His main interlocutors were the former Jacobite Nikolai Shamiya, who served as an intermediary on Eastern affairs at the Russian embassy, as well as two hierarchs of the Syriac Jacobite Church – Metropolitan Jacob of Damascus and Metropolitan Macarius of Amida. Archimandrite Sophronius held lengthy conversations with them, recorded their answers, repeatedly returned to the same questions, and verified the consistency of the information received. This is extremely important: he did not rely on a single account but effectively applied a method of cross-checking data. Moreover, he personally visited the Diyarbakir metochion in Constantinople, where he could directly observe Jacobite worship.

What new insights did he establish? First of all – the actual structure of Jacobite ecclesiastical life. In the Russian milieu, the Jacobites were poorly known and were usually counted among the vaguely defined “Eastern heretics.” Father Sophronius demonstrated that this was in fact a numerous and stable church community with its own hierarchy, patriarch, metropolitans, clergy, monasteries, and an established system of internal governance. He estimated the number of Jacobites at approximately 165,000–185,000 people, which for that time was a significant statistical clarification.

Secondly, he described the geography of their settlement: Syria, Mesopotamia, the regions of Diyarbakir, Mardin, and other areas of the Ottoman Empire. For the Russian reader, this dispelled the previous notion that such communities existed only in isolated monasteries. The future hierarch Sophronius showed the existence of a network of ecclesiastical centers connected with one another and preserving a common identity.

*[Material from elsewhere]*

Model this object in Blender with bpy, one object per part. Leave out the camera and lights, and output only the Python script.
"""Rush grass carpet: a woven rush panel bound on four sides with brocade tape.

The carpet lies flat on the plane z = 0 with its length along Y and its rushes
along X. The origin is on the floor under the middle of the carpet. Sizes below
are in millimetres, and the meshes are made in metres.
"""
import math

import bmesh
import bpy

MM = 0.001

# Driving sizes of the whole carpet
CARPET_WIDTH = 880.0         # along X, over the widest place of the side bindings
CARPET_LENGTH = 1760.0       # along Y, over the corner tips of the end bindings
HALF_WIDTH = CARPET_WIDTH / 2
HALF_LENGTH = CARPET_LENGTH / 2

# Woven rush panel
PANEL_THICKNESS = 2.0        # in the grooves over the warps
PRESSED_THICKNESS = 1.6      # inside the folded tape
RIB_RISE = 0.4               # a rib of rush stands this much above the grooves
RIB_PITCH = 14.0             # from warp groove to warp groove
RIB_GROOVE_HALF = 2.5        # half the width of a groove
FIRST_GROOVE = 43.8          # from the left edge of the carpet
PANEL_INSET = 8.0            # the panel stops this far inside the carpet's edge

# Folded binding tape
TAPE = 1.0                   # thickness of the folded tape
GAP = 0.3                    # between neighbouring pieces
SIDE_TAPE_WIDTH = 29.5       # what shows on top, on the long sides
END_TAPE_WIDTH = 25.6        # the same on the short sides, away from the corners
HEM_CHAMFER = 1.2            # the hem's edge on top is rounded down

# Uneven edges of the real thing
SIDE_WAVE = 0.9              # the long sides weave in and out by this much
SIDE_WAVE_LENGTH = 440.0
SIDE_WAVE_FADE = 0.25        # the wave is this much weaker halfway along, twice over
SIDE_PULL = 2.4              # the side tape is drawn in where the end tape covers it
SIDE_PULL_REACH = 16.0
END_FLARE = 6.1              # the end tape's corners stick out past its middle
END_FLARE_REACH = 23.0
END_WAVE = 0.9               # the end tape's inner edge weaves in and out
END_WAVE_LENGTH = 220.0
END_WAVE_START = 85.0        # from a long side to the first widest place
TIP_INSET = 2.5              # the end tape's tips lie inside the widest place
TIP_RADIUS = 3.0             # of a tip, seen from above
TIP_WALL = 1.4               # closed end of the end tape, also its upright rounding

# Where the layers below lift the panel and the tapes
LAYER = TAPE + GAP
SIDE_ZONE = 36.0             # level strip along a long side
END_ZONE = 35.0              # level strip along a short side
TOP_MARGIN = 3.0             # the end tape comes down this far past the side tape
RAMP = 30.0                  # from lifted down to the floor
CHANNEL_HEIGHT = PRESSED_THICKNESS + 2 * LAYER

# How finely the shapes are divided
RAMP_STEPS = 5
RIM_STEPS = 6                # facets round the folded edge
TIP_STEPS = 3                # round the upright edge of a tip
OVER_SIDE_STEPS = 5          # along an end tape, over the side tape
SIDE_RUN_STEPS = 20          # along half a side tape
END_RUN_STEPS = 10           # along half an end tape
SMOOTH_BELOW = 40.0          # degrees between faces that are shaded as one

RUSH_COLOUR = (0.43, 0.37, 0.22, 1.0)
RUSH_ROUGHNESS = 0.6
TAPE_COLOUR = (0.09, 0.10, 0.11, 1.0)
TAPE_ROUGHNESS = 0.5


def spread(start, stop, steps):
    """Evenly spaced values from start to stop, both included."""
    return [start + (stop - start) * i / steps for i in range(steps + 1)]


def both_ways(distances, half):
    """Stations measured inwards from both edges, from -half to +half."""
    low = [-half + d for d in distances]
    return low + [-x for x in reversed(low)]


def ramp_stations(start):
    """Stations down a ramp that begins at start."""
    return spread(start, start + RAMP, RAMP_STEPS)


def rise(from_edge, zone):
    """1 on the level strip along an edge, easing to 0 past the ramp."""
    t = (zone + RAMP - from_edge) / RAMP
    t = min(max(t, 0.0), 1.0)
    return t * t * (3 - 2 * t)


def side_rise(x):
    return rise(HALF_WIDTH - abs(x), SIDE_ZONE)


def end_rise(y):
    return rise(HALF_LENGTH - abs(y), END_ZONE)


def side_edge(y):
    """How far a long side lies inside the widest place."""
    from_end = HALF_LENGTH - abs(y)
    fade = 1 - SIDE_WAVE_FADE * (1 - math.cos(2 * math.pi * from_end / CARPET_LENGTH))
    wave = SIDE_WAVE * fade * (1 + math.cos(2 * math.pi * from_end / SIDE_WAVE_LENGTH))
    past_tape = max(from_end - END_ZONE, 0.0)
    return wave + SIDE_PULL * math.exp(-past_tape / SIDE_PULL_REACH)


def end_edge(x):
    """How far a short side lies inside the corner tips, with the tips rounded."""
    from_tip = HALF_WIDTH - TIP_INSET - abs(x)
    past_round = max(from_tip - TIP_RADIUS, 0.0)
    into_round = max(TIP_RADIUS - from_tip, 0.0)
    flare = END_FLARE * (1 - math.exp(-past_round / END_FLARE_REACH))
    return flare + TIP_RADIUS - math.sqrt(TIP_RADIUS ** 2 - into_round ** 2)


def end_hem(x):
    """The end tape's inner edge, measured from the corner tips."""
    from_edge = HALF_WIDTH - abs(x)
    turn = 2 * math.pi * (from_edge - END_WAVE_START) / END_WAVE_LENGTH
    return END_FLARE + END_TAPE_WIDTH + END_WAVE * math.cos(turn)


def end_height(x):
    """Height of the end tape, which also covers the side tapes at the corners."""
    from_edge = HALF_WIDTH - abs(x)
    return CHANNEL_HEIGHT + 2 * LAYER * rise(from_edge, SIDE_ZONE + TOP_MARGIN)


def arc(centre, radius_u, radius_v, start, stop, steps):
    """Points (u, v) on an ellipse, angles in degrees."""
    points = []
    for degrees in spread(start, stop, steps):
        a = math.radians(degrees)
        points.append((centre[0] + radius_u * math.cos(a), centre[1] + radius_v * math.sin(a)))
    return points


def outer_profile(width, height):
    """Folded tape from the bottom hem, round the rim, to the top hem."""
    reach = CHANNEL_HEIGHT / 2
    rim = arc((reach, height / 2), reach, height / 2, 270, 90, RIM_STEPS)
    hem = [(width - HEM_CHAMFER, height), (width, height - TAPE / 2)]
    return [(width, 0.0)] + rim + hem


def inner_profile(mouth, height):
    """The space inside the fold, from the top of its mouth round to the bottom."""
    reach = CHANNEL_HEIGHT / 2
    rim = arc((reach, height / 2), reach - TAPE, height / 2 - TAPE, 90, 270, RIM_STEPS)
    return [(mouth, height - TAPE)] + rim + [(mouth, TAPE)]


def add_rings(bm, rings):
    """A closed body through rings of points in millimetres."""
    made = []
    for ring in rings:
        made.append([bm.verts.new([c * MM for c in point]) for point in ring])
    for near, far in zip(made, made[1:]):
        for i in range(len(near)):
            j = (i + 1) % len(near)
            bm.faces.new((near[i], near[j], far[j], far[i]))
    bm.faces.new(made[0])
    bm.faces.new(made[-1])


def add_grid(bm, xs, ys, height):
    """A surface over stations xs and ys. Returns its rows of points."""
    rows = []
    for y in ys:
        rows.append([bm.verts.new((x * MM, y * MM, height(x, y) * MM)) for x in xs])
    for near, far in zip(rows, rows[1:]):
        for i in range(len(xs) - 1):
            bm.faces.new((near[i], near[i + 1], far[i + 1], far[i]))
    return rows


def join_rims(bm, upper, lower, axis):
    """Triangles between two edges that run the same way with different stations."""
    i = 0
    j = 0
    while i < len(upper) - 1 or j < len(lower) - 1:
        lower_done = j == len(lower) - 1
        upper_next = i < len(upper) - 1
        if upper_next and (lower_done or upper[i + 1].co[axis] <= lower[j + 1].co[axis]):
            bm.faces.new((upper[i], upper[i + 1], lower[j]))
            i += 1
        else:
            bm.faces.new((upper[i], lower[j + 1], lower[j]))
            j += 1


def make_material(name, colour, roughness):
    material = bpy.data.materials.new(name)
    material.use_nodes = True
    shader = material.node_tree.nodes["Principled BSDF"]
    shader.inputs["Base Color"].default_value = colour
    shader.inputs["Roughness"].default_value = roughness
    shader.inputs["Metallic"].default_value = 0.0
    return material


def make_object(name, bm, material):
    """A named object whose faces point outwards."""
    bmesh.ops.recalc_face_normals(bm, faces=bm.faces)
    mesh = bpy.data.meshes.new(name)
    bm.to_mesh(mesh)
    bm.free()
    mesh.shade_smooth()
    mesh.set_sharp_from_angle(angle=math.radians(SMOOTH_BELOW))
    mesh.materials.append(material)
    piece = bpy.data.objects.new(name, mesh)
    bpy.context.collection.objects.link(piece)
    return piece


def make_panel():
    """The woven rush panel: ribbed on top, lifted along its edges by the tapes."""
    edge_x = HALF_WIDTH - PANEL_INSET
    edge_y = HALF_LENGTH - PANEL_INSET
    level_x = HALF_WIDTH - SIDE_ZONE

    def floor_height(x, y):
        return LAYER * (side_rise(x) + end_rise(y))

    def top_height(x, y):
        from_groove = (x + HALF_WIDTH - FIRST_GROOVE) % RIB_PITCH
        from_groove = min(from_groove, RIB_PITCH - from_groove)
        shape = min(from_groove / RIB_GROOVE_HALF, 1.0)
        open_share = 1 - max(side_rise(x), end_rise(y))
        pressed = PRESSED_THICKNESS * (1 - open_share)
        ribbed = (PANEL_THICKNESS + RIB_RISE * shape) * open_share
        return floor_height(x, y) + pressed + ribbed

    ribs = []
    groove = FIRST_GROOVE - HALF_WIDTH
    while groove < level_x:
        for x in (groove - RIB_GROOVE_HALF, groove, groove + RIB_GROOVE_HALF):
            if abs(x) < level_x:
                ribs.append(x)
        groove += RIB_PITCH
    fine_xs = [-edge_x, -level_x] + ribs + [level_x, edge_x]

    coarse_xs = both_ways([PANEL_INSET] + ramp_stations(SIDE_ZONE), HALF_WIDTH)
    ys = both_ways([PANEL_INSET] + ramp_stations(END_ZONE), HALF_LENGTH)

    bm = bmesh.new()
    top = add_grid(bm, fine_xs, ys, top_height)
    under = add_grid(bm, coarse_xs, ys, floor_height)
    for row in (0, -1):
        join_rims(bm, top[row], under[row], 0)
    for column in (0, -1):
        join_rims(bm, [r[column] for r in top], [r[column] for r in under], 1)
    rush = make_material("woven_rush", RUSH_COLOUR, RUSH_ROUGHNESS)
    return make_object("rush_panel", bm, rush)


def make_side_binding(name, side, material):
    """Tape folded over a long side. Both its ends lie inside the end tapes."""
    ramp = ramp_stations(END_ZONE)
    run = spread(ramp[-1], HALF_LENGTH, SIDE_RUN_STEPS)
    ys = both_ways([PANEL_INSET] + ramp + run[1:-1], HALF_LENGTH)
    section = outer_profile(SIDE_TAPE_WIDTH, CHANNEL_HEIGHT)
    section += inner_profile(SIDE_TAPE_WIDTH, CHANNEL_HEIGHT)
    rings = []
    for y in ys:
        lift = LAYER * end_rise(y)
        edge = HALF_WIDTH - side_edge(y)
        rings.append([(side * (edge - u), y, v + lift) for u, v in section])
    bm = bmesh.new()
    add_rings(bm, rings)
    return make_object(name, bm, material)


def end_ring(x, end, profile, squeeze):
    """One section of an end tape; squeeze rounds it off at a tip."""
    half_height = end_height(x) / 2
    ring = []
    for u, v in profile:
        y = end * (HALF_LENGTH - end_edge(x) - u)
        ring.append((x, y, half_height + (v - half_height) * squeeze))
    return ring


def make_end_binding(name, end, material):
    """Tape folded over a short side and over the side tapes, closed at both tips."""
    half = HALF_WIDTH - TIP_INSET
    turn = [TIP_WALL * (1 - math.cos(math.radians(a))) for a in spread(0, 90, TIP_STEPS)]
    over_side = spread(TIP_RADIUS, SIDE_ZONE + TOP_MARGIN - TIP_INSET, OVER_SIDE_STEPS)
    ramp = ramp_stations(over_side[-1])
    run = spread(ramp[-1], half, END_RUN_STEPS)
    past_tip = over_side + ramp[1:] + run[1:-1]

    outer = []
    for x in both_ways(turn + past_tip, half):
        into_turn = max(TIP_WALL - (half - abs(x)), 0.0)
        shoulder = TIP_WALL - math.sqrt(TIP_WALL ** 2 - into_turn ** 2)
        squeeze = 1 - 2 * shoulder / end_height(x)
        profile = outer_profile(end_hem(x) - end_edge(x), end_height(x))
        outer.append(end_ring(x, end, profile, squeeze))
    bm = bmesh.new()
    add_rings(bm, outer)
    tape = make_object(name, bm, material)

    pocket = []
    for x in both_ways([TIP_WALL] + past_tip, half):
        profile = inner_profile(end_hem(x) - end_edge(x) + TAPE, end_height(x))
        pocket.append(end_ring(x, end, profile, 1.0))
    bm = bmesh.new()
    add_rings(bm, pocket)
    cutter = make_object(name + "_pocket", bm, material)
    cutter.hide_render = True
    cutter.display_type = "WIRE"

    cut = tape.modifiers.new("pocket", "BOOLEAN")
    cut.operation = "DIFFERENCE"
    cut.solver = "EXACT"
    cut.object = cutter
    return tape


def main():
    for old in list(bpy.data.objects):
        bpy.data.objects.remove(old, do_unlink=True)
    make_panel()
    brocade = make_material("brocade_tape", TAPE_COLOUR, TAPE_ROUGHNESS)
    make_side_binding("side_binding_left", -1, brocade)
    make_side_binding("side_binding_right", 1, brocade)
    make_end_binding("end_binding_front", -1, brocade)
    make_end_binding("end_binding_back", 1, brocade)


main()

Thirdly, he thoroughly examined their liturgical life. He established the existence of sixteen liturgical orders in use among the Jacobites. The most widespread was the Liturgy of the Apostle James. Archimandrite Sophronius translated its text, described the structure of the service, the order of entrances, prayers, exclamations, and the actions of the clergy. He noted numerous differences from Byzantine liturgical practice – by his count, no fewer than twenty. This was the first systematic access for the Russian reader to a living Syriac liturgical tradition.

Fourthly, he identified features of Jacobite religious consciousness. According to his observations, they were distinguished by strong adherence to ancient tradition, respect for their hierarchs and liturgical authors, persistence in preserving the Syriac language in worship, and at the same time adaptation to a multilingual environment in everyday life. In other words, Sophronius demonstrated the mechanism of survival of a small confessional community: preservation of the sacred language and rite alongside practical flexibility.

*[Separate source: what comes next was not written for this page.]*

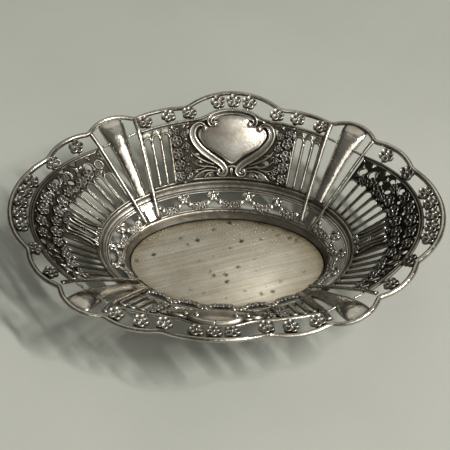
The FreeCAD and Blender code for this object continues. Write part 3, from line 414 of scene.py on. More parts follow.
def sheet(builder, strip, adds, cuts, cell=1.3, soft=0.75, drop=0.5, tone=None):
    """A pierced sheet with rounded edges: what lies in adds and not in cuts.

    cell is the width of its mesh, soft and drop the width and depth of its rounding; tone, if given, sets
    how bright the sheet is by place, which the panels use for painted shade.
    """
    outlines = [dense(np.asarray(p, float), 1.0) for p in list(adds) + list(cuts)]
    adds = outlines[:len(adds)]
    cuts = outlines[len(adds):]
    coords, edges = [], []
    for polygon in outlines:
        first = len(coords)
        coords += polygon.tolist()
        edges += [(first + k, first + (k + 1) % len(polygon)) for k in range(len(polygon))]
    extra = []
    for polygon in outlines:
        ahead, behind = np.roll(polygon, -1, 0), np.roll(polygon, 1, 0)
        d = unit(ahead - behind)
        side = np.stack([-d[:, 1], d[:, 0]], 1)
        for gap in (0.16, 0.42, soft):
            extra += (polygon + side * gap).tolist() + (polygon - side * gap).tolist()
    whole = np.concatenate(outlines)
    (x0, y0), (x1, y1) = whole.min(0), whole.max(0)
    gx, gy = np.meshgrid(np.arange(x0, x1, cell), np.arange(y0, y1, cell))
    gx = gx + (np.arange(gy.shape[0]) % 2 * cell / 2)[:, None]
    extra = np.array(extra + np.stack([gx.ravel(), gy.ravel()], 1).tolist())
    extra = extra[in_any(extra, adds) & ~in_any(extra, cuts)]
    ends = np.concatenate([np.roll(p, -1, 0) for p in outlines])
    away = distance_to(extra, whole, ends)
    extra = extra[away > 0.13]
    key = np.round(extra / 0.22).astype(int)
    first = np.unique(key, axis=0, return_index=True)[1]
    extra = extra[np.sort(first)]
    points = [Vector(c) for c in coords + extra.tolist()]
    net = delaunay_2d_cdt(points, edges, [], 0, 1e-5)
    flat = np.array([tuple(v) for v in net[0]])
    faces = np.array([f for f in net[2] if len(f) == 3])
    middle = flat[faces].mean(1)
    faces = faces[in_any(middle, adds) & ~in_any(middle, cuts)]
    a, b, c = flat[faces[:, 0]], flat[faces[:, 1]], flat[faces[:, 2]]
    area = (b[:, 0] - a[:, 0]) * (c[:, 1] - a[:, 1]) - (b[:, 1] - a[:, 1]) * (c[:, 0] - a[:, 0])
    faces[area < 0] = faces[area < 0][:, ::-1]
    faces = faces[np.abs(area) > 1e-7]
    used, renumbered = np.unique(faces, return_inverse=True)
    faces = renumbered.reshape(faces.shape)
    flat = flat[used]
    open_edges = set()
    for f in faces.tolist():
        for e in ((f[0], f[1]), (f[1], f[2]), (f[2], f[0])):
            if (e[1], e[0]) in open_edges:
                open_edges.remove((e[1], e[0]))
            else:
                open_edges.add(e)
    rim = np.array(sorted(open_edges))
    away = distance_to(flat, flat[rim[:, 0]], flat[rim[:, 1]])
    fall = 1 - np.sqrt(np.clip(1 - (1 - np.minimum(away / soft, 1)) ** 2, 0, 1))
    top = TOP - drop * fall
    # The sheet is made darker within 0.45 mm of its cut edges, and its back is kept dark.
    bright = np.ones(len(flat)) if tone is None else tone(flat)
    bright = bright * (0.35 + 0.65 * np.minimum(away / 0.45, 1))
    count = len(flat)
    points = np.concatenate([strip.place(flat, top), strip.place(flat, 0.3 * drop * fall - TOP)])
    skin = faces.tolist() + [(count + f[2], count + f[1], count + f[0]) for f in faces.tolist()]
    skin += [(s, count + s, count + e, e) for s, e in rim.tolist()]
    builder.add(points, skin, np.concatenate([bright, np.full(count, 0.4)]))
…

He also noted the absence among the Jacobites of a uniform system for assigning liturgies to each day of the year in the Byzantine sense; there existed considerable diversity of rites depending on local circumstances. This observation remains important today, as it indicates a lower degree of centralization in liturgical life compared to the Greek and Russian traditions.

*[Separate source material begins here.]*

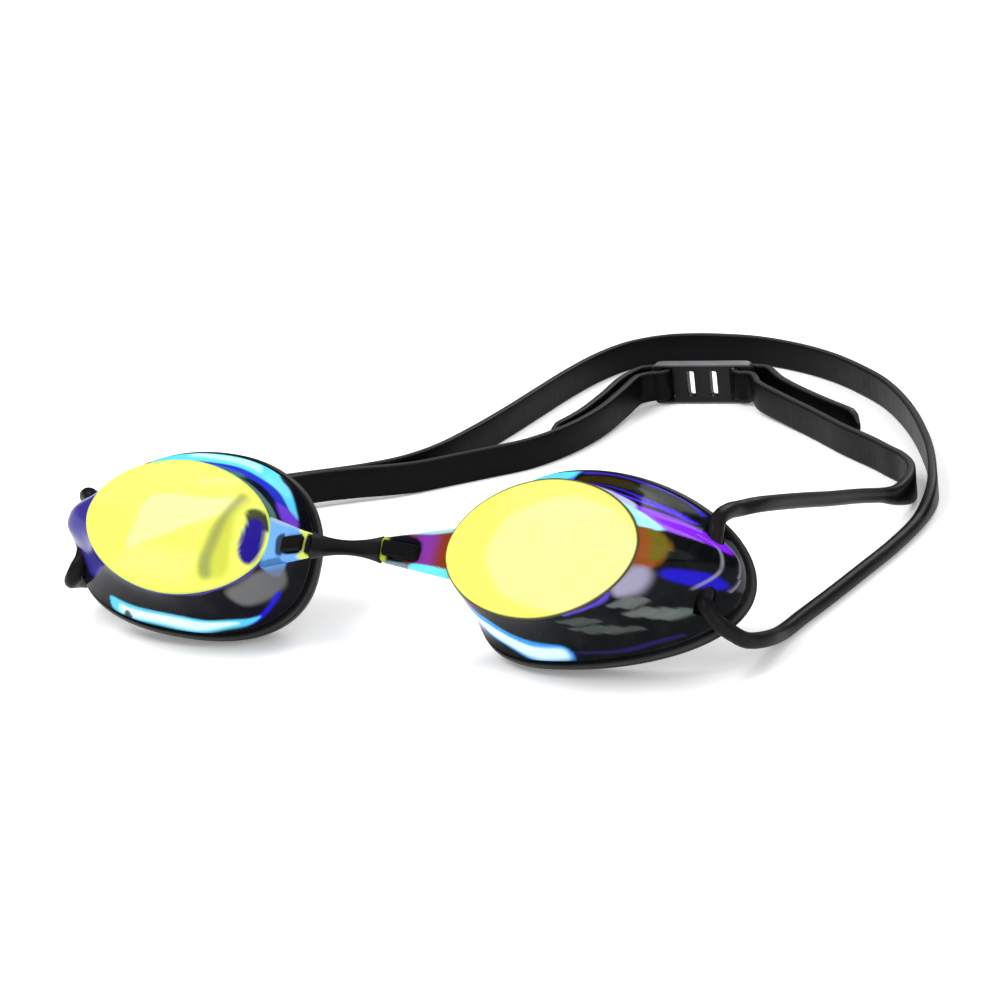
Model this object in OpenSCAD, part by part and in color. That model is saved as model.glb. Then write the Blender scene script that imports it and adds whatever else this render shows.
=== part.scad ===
// Racing swim goggles lying on a table, in millimetres.
// The face points to -Y and upward, and the origin is on the table below the
// nose bridge. Left and right are as seen from in front: right is +X.

/* [Face] */
// Distance between the centres of the two lens ovals
eye_spacing = 80; // [76:1:86]
// Height of the oval centres above the table
face_height = 26.1; // [26.1:0.1:27.1]
// Backward tilt of the face from upright
face_tilt = 37.5; // [30:0.5:42]
// Angle that each cup turns in toward the nose
toe_in = 5.5; // [0:0.5:8]

/* [Lens] */
// Width of the flat mirrored oval
oval_w = 41.6; // [38:0.2:44]
// Height of the flat mirrored oval
oval_h = 27.4; // [25:0.2:29]
// Wall thickness of the moulded cup
lens_wall = 1.7; // [1.4:0.1:2.2]
// Bore that the strap cord runs through at the temple
tunnel_d = 4.2; // [4:0.1:4.6]
// Diameter of the post at the tip of the nose loop
post_d = 2; // [1.6:0.1:2.4]

/* [Nose bridge] */
// Radial play of the hook on the post
hook_play = 0.06; // [0.03:0.01:0.1]
// Height of the bridge at its narrow middle
bridge_h = 2.8; // [2.6:0.1:5]
// Thickness of the bridge
bridge_t = 2.2; // [2:0.1:3]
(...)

No less significant was the mission of the future Archbishop Sophronius in Transcaucasia in 1861–1862, when he was sent to study the situation of the Urmian Nestorians (Assyrians), who showed interest in rapprochement with Orthodoxy. Here too he acted as a researcher rather than an office-based functionary. Over several months, he gathered data on 89 villages in Persia and Turkey, numbering about 4,050 households and up to 20,000 inhabitants. He recorded the presence of six bishops, forty-eight priests, and forty-seven churches. For the Russian government and the Holy Synod, these were the first such systematic data.

Yet quantitative data were only part of the work. Sophronius studied the religious life of the Nestorians. He established that they preserved seven sacraments, baptized infants by triple immersion, practiced chrismation, maintained regular worship, and possessed a stable church organization. Thus, the widespread notion that this community was in a state of near total decline was refuted.

At the same time, he noted the continuing dogmatic differences. The Nestorians did not fully accept Orthodox veneration of the Mother of God, were cautious toward icons, and had a limited understanding of the invocation of saints. Therefore, Bishop Sophronius presented the situation without embellishment: ecclesiastical rapprochement was possible, but required serious catechesis, clergy education, and gradual effort.

Particularly far-sighted was his practical conclusion: mission among Eastern Christians should be based not on the suppression of local tradition, but on respect for language, rite, and the historical memory of the people. The later Urmian Mission of the late 19th century effectively followed this path, confirming the correctness of his approach.

It should be emphasized that Archbishop Sophronius’ methods were notably ahead of his time. He compared written sources with oral testimonies, observed worship directly, collected statistics, compared the answers of different informants, and paid attention to language, gesture, everyday practice, and the internal self-understanding of communities. That is, he engaged not only in ecclesiastical polemics but also in what would now be called field religious studies and church ethnography.

Thus, when in 1872 Saint Sophronius arrived in Verny to organize the Turkestan Diocese among a multilingual and multi-confessional population, he came as a man who already understood the East from within. He knew how religious minorities lived, how faith was preserved in the midst of a different culture, and how church rite, language, and cultural memory were interconnected. His works on the Jacobites and Nestorians were not an incidental episode of scholarship, but a preparation for ministry in a region where such experience was of particular value. For this reason, the first Turkestan hierarch came to the expanses of the Great Steppe not only as a bishop, but also as a mature expert on the Christian East.